--- START OF DATA SHOWN ---
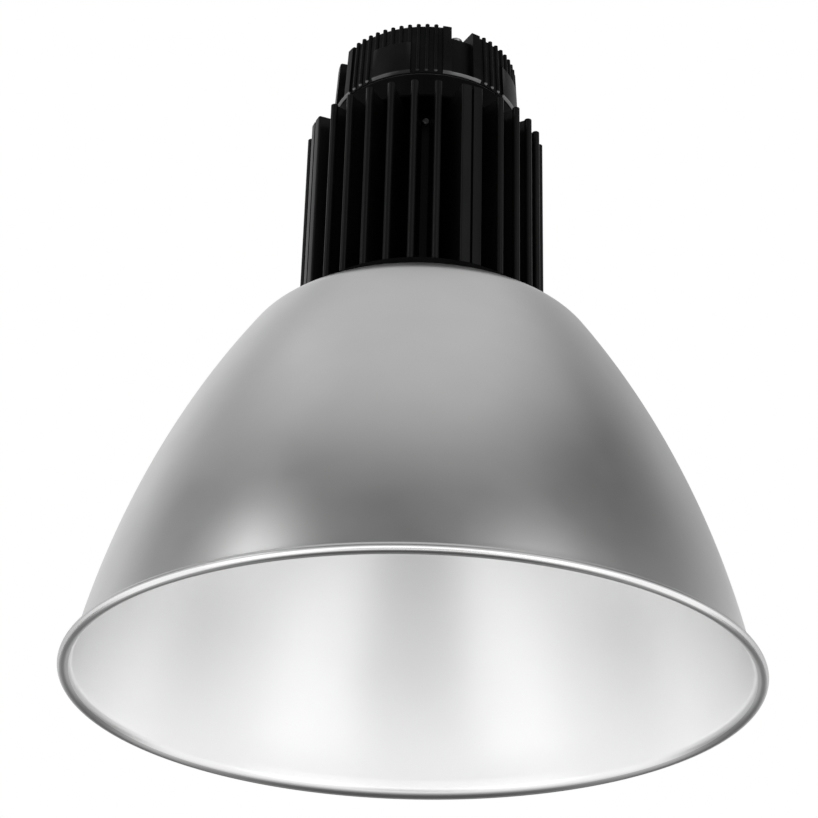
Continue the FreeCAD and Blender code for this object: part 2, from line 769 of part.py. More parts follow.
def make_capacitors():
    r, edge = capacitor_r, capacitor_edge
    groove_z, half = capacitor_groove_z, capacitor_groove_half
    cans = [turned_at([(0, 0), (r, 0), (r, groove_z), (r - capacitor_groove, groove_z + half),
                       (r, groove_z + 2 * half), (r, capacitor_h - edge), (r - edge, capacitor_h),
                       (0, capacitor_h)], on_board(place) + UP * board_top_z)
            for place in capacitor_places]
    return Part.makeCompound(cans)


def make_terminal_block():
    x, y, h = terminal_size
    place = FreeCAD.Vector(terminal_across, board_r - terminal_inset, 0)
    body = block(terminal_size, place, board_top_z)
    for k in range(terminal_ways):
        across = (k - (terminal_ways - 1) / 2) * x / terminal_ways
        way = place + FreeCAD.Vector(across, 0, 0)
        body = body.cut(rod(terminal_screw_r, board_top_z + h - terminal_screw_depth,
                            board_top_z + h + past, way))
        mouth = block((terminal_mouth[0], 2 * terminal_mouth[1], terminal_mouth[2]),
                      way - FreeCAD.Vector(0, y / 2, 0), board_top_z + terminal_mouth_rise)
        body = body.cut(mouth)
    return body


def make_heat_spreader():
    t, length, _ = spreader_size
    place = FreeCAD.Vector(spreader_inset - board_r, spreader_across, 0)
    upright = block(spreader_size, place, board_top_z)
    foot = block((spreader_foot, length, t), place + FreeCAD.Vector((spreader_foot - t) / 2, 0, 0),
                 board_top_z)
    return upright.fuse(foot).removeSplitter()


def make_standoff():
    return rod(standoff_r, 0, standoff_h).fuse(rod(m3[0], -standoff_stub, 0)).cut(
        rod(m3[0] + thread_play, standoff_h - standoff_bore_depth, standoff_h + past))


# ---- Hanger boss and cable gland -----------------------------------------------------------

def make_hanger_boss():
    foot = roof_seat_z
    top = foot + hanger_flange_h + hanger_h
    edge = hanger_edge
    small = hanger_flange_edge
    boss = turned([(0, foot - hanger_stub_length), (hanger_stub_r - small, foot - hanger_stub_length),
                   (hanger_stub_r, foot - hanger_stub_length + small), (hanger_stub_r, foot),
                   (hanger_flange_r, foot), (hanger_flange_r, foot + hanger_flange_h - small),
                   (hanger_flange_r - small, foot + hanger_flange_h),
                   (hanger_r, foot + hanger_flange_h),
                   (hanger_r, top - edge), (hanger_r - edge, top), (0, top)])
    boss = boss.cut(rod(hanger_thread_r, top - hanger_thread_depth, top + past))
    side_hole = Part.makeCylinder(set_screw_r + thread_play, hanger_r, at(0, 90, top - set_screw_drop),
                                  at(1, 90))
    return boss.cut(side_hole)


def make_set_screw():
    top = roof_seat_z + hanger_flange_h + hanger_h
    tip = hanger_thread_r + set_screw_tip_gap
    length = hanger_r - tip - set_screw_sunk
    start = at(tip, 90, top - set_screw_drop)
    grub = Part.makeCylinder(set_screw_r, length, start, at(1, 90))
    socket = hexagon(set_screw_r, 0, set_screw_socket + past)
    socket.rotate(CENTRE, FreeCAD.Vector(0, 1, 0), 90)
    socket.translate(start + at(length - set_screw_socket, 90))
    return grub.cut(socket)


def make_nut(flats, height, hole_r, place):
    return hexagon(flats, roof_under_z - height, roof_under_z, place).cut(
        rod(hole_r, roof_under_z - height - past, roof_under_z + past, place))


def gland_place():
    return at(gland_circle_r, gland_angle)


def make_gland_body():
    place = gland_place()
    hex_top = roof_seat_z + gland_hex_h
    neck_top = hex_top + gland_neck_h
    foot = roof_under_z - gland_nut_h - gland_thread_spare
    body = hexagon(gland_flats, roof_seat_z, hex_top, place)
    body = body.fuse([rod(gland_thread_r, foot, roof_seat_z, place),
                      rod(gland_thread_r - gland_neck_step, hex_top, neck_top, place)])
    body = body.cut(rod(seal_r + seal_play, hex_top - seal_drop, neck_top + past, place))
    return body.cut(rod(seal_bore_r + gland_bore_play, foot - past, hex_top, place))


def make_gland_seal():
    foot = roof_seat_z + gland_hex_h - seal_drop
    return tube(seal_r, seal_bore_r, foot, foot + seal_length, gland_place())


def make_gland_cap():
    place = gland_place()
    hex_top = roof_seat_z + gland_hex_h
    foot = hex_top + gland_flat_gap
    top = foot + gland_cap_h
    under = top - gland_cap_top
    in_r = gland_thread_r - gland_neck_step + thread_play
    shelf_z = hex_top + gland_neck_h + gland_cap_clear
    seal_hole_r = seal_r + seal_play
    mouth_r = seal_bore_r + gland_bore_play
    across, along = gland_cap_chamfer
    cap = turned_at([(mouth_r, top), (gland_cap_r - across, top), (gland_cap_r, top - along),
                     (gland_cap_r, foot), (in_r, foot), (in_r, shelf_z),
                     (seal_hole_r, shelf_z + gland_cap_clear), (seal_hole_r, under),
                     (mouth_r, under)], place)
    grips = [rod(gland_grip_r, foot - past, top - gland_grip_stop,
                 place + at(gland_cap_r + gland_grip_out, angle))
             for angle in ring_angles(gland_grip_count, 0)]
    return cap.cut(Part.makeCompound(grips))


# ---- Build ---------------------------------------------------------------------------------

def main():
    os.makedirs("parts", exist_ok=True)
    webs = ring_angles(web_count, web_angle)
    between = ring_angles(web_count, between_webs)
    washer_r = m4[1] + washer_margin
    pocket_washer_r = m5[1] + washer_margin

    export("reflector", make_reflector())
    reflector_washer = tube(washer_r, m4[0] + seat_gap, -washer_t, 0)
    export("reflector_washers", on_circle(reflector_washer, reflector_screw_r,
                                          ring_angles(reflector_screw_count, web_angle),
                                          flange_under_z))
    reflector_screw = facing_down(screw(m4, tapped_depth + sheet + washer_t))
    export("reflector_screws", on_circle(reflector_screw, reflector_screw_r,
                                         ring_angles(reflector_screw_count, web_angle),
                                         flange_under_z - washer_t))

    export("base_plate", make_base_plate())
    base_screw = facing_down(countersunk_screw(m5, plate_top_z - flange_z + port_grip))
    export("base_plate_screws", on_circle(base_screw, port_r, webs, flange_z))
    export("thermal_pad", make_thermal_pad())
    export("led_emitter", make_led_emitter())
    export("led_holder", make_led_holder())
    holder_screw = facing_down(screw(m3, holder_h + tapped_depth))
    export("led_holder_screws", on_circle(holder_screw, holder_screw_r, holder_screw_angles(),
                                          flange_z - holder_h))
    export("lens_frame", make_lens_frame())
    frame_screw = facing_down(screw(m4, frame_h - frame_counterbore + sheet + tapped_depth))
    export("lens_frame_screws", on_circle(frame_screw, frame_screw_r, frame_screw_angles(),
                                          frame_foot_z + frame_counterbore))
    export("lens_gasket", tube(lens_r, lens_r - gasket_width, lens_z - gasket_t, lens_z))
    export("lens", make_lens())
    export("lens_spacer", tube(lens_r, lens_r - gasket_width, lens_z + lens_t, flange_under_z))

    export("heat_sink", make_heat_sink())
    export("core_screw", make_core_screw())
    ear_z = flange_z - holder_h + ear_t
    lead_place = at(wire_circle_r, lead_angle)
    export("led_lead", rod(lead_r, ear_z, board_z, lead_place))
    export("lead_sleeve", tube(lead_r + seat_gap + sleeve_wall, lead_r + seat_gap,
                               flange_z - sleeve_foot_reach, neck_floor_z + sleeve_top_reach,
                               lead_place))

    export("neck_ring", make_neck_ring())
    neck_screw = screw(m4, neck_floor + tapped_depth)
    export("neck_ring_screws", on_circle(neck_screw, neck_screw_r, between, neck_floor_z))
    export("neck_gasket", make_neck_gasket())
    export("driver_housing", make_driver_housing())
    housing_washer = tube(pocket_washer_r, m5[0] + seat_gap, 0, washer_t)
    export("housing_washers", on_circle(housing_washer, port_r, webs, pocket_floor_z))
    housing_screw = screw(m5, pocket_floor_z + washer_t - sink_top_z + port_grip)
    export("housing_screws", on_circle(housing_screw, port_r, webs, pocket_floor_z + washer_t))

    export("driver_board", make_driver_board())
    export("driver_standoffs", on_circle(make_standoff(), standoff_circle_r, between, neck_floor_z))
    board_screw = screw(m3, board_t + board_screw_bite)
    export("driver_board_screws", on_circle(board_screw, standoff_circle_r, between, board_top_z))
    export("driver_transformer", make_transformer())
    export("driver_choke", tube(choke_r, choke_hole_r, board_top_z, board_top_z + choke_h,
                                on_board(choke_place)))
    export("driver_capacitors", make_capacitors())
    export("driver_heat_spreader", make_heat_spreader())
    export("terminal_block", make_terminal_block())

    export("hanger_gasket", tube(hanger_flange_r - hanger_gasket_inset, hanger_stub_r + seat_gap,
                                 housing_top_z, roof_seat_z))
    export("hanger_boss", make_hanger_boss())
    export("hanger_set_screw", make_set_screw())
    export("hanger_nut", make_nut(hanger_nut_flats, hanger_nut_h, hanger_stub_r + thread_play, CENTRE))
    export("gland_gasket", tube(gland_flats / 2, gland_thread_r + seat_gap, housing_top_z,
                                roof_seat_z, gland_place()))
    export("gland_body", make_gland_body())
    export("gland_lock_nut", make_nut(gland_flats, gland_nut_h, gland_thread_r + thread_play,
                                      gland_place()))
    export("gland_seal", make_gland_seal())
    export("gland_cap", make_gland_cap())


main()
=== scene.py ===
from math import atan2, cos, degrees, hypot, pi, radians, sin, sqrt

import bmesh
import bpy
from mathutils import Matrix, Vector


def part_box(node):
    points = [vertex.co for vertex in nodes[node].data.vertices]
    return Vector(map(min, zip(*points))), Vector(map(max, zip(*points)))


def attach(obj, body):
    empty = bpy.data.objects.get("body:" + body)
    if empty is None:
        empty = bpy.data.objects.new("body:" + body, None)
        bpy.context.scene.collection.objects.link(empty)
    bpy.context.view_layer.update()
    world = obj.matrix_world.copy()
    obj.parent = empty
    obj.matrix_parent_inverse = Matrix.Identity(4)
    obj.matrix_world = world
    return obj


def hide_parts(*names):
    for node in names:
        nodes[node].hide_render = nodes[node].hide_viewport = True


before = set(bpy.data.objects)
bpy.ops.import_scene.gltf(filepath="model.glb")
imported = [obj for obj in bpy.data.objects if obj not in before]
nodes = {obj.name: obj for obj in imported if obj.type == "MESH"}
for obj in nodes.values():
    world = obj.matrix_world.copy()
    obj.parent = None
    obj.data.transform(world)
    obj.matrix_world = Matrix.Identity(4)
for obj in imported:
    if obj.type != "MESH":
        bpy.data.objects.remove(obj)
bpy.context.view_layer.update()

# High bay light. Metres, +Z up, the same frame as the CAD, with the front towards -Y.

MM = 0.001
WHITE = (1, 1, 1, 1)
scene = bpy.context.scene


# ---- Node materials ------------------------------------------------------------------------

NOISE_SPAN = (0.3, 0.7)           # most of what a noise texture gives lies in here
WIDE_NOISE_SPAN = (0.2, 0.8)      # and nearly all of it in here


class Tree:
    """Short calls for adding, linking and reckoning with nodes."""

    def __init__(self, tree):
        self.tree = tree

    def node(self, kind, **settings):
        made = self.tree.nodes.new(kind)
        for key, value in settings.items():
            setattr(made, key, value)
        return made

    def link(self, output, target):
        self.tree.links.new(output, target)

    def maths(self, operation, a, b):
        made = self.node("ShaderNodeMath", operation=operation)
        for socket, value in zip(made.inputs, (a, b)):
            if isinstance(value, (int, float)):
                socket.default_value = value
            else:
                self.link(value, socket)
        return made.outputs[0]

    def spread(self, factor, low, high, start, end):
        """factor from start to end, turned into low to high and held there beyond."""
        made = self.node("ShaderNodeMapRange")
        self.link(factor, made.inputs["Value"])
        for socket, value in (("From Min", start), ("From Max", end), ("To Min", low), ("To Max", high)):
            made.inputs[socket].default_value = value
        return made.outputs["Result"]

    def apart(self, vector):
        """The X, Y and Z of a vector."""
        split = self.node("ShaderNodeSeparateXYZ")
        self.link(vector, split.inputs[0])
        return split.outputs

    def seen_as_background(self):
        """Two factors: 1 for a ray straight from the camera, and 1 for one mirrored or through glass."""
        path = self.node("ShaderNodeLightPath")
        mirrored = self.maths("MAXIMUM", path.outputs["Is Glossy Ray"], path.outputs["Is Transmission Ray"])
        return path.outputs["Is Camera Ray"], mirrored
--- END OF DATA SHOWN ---
Of the lines above, extract only those from the line with "- hanger_gasket_inset, hanger_stub_r" to the line with "for node in", both included, exactly as written.

    export("hanger_gasket", tube(hanger_flange_r - hanger_gasket_inset, hanger_stub_r + seat_gap,
                                 housing_top_z, roof_seat_z))
    export("hanger_boss", make_hanger_boss())
    export("hanger_set_screw", make_set_screw())
    export("hanger_nut", make_nut(hanger_nut_flats, hanger_nut_h, hanger_stub_r + thread_play, CENTRE))
    export("gland_gasket", tube(gland_flats / 2, gland_thread_r + seat_gap, housing_top_z,
                                roof_seat_z, gland_place()))
    export("gland_body", make_gland_body())
    export("gland_lock_nut", make_nut(gland_flats, gland_nut_h, gland_thread_r + thread_play,
                                      gland_place()))
    export("gland_seal", make_gland_seal())
    export("gland_cap", make_gland_cap())


main()
=== scene.py ===
from math import atan2, cos, degrees, hypot, pi, radians, sin, sqrt

import bmesh
import bpy
from mathutils import Matrix, Vector


def part_box(node):
    points = [vertex.co for vertex in nodes[node].data.vertices]
    return Vector(map(min, zip(*points))), Vector(map(max, zip(*points)))


def attach(obj, body):
    empty = bpy.data.objects.get("body:" + body)
    if empty is None:
        empty = bpy.data.objects.new("body:" + body, None)
        bpy.context.scene.collection.objects.link(empty)
    bpy.context.view_layer.update()
    world = obj.matrix_world.copy()
    obj.parent = empty
    obj.matrix_parent_inverse = Matrix.Identity(4)
    obj.matrix_world = world
    return obj


def hide_parts(*names):
    for node in names:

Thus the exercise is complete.